De hecho, se enunció que cualquiera podía ser artista, independientemente de su formación, aunque un buen conocimiento de la historia del arte podía servir para hallar obras con las que dialogar, a las que refutar, criticar o imitar, para dar qué pensar a teóricos, críticos e historiadores, a la búsqueda de significados, de referencias esotéricas -con las que Duchamp jugó tanto para distraer a sus intérpretes. Dado que cualquiera podía ser artista y que cualquier cosa podía ser arte, solo el criterio de determinados especialistas podida determinar qué obras formarían parte de la historia y merecerían ser recordadas, estudiadas y contempladas -si hubiera algo material que percibir, ya que los gestos también podían llegar a ser considerados como obras.

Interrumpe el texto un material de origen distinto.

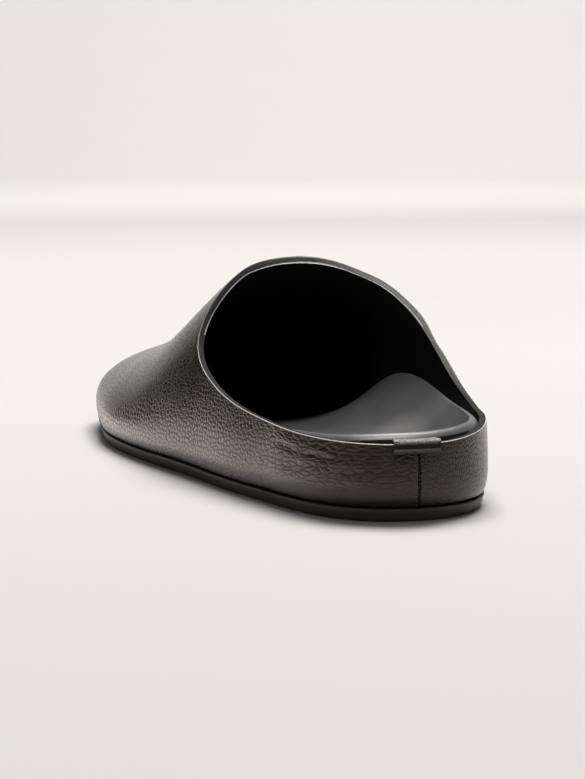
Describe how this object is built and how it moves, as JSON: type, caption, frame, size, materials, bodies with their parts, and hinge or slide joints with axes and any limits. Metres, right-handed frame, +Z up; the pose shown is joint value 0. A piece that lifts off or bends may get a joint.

La pérdida de importancia de la materialidad de la obra, y la importancia de la idea o la ocurrencia, lleva a que Daniel Duet no pueda ser considerado autor de la obra firmada por Cattelan -y quizá sea mejor para él no serlo-, del mismo modo que los fabricantes de la cera y de los útiles utilizados tampoco son partícipes de la noción de autoría. Cattelan ha sabido escoger a quien daría forma obedientemente a sus indicaciones, sabiendo que el arte entendido como un trabajo manual nunca gozará del crédito de las propuestas, indicaciones, anotaciones, sugerencias y  proclamas que constituyen hoy lo que una obra de arte es: una obra que no ha sido obrada sino tan solo enunciada, soplada: es decir una creación curiosamente cercana a los himnos religiosos de la antigüedad, con o sin la profundidad, el interés o la fascinación de éstos. Un juego, cómico, irónico, tan entretenido, cuanto olvidable.